The GPT 5.6 limited release will look nothing like a typical OpenAI product launch. Rather than distributing the model broadly, OpenAI plans to share it only with a select group of close partners during a preview period, after the Trump administration asked the company to hold back, according to reporting by The Information.
At a staff meeting this week, chief executive Sam Altman told employees that the government would be ‘approving access customer by customer’ during the preview window. If that phase goes smoothly, Altman reportedly said OpenAI hopes to follow with a general release ‘a couple of weeks later.’
The GPT 5.6 Limited Release and What It Signals
The agencies behind the request were the Office of the National Cyber Director and the Office of Science and Technology Policy. OpenAI’s staffers reportedly ‘worked closely’ with the government on the upcoming release, suggesting this was less a directive and more a negotiated arrangement.
That arrangement is now formalised in law. On 2 June 2026, President Trump signed an executive order titled Promoting Advanced Artificial Intelligence Innovation and Security, which establishes a voluntary framework permitting developers of advanced AI models to provide the federal government with model access prior to public release, with a review window of up to 30 days.
That final figure was itself a compromise. According to the New York Times, an earlier draft of the order would have created a review window of up to 90 days. Trump pulled back from the longer window just hours before signing.
The companies in the room for these negotiations were named in a PYMNTS report on a White House Office of the National Cyber Director briefing that preceded the executive order. OpenAI, Anthropic, and Reflection AI attended alongside cloud providers, semiconductor firms, cybersecurity companies, and banks. During that process, AI companies lobbied to share their models with the government two weeks in advance of any release.

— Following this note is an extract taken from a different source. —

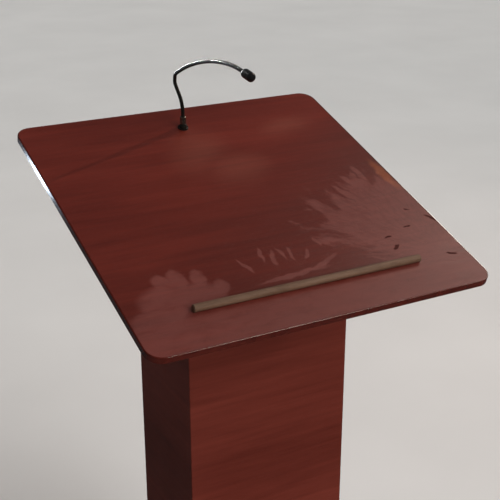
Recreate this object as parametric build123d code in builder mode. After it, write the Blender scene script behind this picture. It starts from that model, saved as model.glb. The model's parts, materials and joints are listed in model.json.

This is a striking turn for an administration that came to power positioning itself as taking a ‘hands-off’ approach to AI regulation. The executive order also directs the Treasury Department to establish an AI cybersecurity clearinghouse, and instructs the Secretary of Homeland Security, through the CISA director, to issue Binding Operational Directives covering the cyber defence of civilian federal government information systems.
Anthropic’s Glasswing Model Is the Template Everyone Is Watching
The GPT 5.6 limited release puts OpenAI on a path Anthropic has already been walking. Earlier this year, Anthropic announced that its new frontier cyber model, Claude Mythos, would be released only to a small group of partners through a programme called Project Glasswing. The company argued that the model was too powerful to release broadly without controls.
The results of that restricted approach are now quantifiable. Anthropic’s newsroom reports that Project Glasswing partners have found more than 10,000 high- or critical-severity security flaws so far. Alongside Mythos, Anthropic has also released Claude Security, a product built on its latest public frontier models including Claude Opus 4.8, to scan codebases and suggest patches.
The programme is expanding. Cybersecurity Dive reports that Anthropic has extended Project Glasswing to 150 more organisations, including critical infrastructure operators. Whether that constitutes prudent stewardship or a form of controlled market-building is a debate that has not resolved.
The underlying concern with frontier cyber tools is concrete regardless of the commercial angle. Large language models have proven capable of writing malware, and some can execute ransomware attacks autonomously. Models like Mythos are ostensibly able to identify and exploit software vulnerabilities at speeds that outpace any human analyst. Since enterprise networks frequently contain undiscovered bugs that serve as entry points, the asymmetry between attacker speed and defender awareness is the crux of the problem.
Reuters reported that OpenAI, Anthropic, and Alphabet’s Google all met with the US government about cybersecurity as the executive order was being developed, according to a senior official who spoke in May. That breadth of engagement suggests the White House’s interest extends well beyond one company’s launch calendar.
The more immediate question is whether the 30-day review window is long enough to catch meaningful risks in a model as complex as GPT 5.6. If the limited release proceeds without incident, OpenAI’s broader rollout could follow within weeks. If the review surfaces concerns, the framework for extending that window, or tightening the terms entirely, is now in place.